A year ago, Prime Minister Theresa May’s Conservative-led government was touting the fact that Britain had one of the fastest-growing economies in the developed world. But now the economy is slowing, partly as a result of uncertainty linked to Brexit, and that is undermining the growth many hoped would spur tax revenue and fund increased spending.

Britain’s economy grew at an annual rate of 1.5 percent in the third quarter, compared with the eurozone’s 2.5 percent.

The gloomy outlook comes as public finances are weakening. Public borrowing jumped to 8 billion pounds in October, above predictions of 7.5 billion, driven by higher borrowing costs. Borrowing is at a similar level to that before the 2007-2008 financial crisis, the House of Commons said in a statement released ahead of the budget.

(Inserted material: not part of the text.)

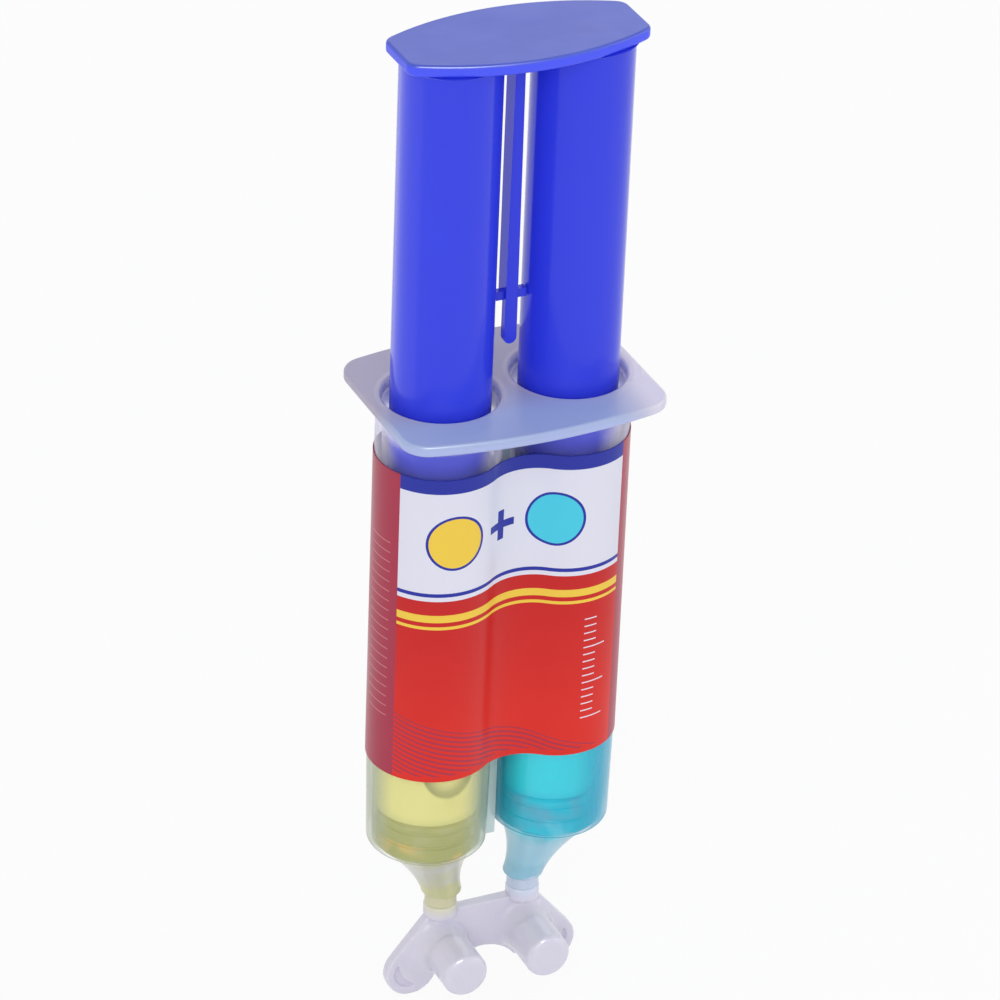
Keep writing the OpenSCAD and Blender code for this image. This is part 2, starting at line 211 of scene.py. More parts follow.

Public sector net debt now totals 87.2 percent of gross domestic product, compared with less than 40 percent in 2007, the Office for National Statistics said Tuesday.

At the same time, the Office of Budget Responsibility has warned that it will cut its forecast for productivity over the next five years. That is expected to mean lower tax revenues and make it harder for Hammond to ease austerity and boost public sector pay.

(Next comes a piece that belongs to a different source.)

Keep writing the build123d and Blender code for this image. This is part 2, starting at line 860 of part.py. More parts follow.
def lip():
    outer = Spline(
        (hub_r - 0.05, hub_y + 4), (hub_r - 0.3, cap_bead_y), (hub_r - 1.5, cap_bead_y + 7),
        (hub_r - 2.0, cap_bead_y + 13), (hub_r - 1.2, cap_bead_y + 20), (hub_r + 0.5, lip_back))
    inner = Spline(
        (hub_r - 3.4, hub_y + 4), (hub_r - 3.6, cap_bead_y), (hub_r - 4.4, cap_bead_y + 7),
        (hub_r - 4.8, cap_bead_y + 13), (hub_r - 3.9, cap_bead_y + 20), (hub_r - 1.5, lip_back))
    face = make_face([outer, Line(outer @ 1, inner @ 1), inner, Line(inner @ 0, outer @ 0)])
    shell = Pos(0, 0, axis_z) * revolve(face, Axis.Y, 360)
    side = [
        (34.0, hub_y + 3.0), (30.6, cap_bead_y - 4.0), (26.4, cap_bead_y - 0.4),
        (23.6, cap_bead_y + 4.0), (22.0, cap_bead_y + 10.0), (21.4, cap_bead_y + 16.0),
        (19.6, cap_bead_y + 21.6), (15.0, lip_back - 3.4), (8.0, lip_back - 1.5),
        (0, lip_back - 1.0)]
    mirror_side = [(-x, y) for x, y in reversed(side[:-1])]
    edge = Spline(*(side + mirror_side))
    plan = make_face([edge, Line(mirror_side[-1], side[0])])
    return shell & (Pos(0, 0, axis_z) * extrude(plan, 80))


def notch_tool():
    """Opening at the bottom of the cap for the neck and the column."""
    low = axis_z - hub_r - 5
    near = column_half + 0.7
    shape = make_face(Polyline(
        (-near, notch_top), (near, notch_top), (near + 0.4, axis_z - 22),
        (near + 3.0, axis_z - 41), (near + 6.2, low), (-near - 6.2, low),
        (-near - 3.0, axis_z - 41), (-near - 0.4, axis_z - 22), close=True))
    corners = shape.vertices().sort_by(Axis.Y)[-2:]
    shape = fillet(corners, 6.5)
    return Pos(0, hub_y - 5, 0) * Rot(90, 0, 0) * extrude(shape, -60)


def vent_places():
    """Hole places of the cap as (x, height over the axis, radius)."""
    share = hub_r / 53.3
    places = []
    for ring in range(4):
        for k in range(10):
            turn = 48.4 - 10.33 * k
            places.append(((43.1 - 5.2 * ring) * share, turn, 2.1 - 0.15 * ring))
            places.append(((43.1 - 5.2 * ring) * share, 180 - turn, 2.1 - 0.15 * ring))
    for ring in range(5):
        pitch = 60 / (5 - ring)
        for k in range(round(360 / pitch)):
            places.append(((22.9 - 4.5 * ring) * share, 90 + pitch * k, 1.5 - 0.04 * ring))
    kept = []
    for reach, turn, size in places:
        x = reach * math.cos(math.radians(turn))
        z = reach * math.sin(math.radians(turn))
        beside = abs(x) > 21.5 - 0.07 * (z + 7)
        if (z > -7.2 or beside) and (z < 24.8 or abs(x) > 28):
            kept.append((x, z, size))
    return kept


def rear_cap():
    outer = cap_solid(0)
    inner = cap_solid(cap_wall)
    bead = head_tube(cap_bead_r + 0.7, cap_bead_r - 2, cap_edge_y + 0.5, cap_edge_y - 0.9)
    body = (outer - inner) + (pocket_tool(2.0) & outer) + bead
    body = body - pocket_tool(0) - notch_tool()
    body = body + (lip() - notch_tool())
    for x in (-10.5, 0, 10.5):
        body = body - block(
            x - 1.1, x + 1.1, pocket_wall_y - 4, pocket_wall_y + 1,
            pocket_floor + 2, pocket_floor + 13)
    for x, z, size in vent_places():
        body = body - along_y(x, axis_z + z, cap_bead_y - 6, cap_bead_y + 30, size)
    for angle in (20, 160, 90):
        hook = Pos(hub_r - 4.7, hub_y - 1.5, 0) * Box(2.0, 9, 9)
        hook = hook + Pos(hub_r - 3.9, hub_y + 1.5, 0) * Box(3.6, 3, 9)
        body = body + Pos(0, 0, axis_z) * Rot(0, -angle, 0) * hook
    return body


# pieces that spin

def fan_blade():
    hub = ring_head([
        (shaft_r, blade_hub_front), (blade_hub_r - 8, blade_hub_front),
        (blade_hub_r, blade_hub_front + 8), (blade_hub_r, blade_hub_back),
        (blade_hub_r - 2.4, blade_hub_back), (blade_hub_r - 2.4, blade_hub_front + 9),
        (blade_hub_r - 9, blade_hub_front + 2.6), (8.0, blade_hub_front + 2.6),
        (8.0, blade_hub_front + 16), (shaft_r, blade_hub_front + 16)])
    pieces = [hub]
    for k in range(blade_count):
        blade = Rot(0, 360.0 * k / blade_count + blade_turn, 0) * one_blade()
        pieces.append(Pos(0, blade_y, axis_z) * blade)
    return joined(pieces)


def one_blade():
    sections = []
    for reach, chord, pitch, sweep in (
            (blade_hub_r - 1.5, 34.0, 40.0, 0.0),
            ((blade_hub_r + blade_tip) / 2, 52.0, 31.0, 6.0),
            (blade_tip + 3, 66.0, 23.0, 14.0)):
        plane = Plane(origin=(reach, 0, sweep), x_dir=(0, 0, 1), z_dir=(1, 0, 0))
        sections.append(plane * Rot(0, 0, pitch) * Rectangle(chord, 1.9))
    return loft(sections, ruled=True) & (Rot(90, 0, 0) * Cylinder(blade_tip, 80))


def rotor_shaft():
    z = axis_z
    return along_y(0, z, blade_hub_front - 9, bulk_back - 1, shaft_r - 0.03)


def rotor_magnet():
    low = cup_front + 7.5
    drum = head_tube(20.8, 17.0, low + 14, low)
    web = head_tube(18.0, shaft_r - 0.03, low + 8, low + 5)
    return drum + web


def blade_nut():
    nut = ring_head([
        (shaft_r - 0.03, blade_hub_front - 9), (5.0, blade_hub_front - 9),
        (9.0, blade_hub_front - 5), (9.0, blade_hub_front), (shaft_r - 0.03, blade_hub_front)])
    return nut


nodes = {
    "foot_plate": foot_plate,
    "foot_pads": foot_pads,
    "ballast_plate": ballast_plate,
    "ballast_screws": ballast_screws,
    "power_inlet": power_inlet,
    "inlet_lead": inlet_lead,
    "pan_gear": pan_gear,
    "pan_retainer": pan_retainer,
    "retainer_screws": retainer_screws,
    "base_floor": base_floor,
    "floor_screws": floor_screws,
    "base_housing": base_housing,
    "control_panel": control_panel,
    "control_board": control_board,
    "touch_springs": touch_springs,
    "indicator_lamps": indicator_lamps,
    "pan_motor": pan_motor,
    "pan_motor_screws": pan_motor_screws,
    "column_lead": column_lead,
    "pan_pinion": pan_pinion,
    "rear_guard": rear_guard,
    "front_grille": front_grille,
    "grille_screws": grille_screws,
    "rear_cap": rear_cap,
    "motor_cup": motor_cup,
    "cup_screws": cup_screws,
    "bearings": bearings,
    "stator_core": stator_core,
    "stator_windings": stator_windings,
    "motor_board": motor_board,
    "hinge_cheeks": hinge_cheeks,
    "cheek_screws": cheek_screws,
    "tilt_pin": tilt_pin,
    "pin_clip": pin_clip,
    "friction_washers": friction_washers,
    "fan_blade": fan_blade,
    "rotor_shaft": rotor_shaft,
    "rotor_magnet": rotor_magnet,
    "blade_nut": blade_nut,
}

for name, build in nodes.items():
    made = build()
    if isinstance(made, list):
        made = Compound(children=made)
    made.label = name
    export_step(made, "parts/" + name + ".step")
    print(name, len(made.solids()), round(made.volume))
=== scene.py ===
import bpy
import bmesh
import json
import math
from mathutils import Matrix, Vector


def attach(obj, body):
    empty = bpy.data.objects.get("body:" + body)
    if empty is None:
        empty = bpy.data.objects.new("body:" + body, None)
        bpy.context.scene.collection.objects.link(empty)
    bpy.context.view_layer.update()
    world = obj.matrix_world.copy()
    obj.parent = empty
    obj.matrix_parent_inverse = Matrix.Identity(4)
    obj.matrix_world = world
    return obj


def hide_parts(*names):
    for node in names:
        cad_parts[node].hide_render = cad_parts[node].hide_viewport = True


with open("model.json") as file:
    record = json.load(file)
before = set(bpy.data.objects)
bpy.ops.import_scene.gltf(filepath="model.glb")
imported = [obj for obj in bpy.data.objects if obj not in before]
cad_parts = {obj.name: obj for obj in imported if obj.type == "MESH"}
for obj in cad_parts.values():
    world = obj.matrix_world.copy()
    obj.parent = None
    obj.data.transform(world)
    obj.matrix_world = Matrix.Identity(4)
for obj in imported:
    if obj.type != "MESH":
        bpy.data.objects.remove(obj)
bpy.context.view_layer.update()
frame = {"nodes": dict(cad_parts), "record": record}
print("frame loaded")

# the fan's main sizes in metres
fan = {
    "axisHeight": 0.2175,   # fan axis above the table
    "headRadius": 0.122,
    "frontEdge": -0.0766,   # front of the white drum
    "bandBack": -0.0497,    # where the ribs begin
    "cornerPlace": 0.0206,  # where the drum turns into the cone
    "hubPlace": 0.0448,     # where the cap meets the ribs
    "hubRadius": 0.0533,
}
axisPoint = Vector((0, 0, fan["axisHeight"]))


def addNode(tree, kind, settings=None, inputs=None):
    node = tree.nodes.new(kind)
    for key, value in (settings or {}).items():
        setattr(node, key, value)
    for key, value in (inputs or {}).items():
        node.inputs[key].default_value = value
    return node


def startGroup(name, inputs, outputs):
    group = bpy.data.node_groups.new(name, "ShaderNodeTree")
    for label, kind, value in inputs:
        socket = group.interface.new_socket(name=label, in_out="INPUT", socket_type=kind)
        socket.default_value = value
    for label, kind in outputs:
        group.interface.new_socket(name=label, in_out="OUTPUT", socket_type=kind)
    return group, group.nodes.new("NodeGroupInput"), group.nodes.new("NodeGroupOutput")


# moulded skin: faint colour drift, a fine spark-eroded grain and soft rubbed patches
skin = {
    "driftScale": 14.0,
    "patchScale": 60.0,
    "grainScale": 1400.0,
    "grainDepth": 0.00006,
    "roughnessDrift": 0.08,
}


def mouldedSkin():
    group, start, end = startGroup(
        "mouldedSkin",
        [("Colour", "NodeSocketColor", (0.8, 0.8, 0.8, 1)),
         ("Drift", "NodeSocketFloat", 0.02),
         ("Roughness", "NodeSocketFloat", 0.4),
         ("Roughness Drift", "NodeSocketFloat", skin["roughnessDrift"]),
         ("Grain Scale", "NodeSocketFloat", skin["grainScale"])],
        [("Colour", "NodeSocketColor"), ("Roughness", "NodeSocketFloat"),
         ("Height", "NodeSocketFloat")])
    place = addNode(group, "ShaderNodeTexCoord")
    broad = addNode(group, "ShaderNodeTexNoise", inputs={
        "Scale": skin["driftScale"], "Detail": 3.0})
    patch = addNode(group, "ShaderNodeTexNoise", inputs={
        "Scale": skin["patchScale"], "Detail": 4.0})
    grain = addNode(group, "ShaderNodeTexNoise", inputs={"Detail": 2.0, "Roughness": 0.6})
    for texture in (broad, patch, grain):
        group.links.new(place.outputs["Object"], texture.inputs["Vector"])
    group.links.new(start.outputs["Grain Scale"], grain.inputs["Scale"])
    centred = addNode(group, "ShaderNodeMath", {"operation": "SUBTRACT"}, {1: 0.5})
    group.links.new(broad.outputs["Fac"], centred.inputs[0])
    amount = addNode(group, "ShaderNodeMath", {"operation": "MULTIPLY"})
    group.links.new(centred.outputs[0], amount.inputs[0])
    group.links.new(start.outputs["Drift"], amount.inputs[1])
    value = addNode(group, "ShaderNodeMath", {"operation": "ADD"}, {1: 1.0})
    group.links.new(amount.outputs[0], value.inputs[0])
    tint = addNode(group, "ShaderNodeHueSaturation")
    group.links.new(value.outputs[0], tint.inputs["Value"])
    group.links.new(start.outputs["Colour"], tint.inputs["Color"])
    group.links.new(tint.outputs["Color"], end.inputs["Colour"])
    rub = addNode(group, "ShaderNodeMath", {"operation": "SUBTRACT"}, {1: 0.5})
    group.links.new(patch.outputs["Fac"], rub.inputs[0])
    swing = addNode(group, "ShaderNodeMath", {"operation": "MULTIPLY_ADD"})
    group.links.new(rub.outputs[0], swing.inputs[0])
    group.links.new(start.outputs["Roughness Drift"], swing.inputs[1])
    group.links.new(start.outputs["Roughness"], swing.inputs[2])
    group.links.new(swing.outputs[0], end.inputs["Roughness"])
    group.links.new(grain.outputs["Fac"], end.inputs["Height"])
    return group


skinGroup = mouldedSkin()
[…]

A flurry of relatively inexpensive initiatives is likely to attempt to deflect media attention from the somber news. Hammond will promise to spur technological innovation by funding artificial intelligence research, electric car charging points and digital skills.

Britain’s ongoing housing shortage is also likely to figure large, said Kallum Pickering, senior U.K. Economist at Berenberg.

“The housing market is the Achilles’ heel of the U.K. economy. The decades-long deficit in annual house building has contributed significantly to the rise in household debt and wealth inequality,” he said, adding that the problem isn’t simple to fix. “We are pessimistic about his chances of providing a long-term solution in light of the political challenges facing the sector.”